I know these evil wishes can sprout legs and hurry back to bite me - but for now I’ll bless them and send them on their way, with an address, a map and a deadline.
I hope she spends her days dry and childless. I hope she is widowed young - the wrong side of forty five. I hope one leg develops a drag that sends her round in circles. I hope her hair curls.
Tuesday, January 27, 2009
out for the count
It’s hard to get going on some of these cold mornings. A few warm-up exercises are called for. And recently I’ve been having fun with the photo prompts provided by Sarah Salway.

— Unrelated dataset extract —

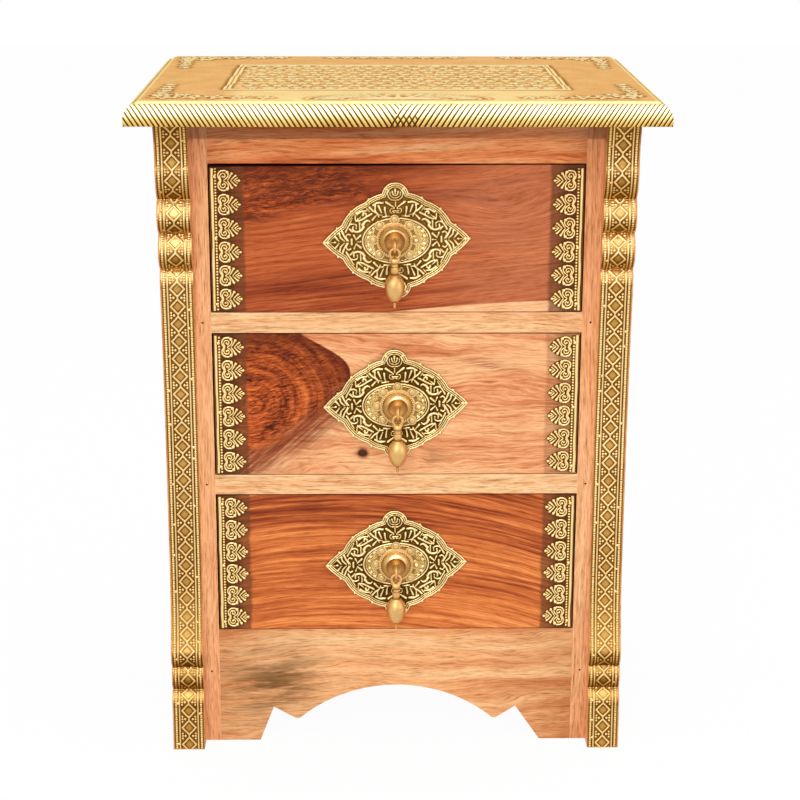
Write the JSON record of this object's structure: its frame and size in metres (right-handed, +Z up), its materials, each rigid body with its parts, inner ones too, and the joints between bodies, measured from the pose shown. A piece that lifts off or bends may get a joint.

She has unusual tastes, not ones catered for on match.com. How can she explain the boy of her dreams would have legs like chimneys, hair the colour of roof tiles, could only sleep at forty five degrees, and would talk exclusively in smoke signals. Falling should always feeling like falling.
As each home failed them they moved on, to somewhere smaller and apparently safer. And each time they took a souvenir. The door hinges that survived the fire. The name plaque from their daughters bedroom door, found buried in the flood mud. The last supporting beam the woodworm chewed through.
He fell in love with her eyes. Both of them. The greenest green of jealousy. Voodoo. Leaves. He dreamed bad dreams whenever she stayed. And this morning he woke, her gone, no note. Just a pair of contact lenses on the pillow. Which he ate, just to recapture her taste.
Thursday, January 15, 2009
a midnight snack
Late one night when no-one was looking I swallowed a hyphen. The one from the middle of your silly surname. I felt it scrape the walls of my throat on the way down. I felt it sink into my stomach, weighing that sack lower in my body. It was not easy or quick to digest. I recalled my mother’s warnings about going to bed too soon after certain foods - all talk of things ‘laying on your chest’. I dreamed of cream and chocolate sauces smearing the bed sheets.
When I woke I’d forgotten my sudden snack. But in the morning mirror I noticed a dashed black line running down the length of my body, all the way from head to tail. And when you got up you were no-one I recognised. Just a someone broken in two.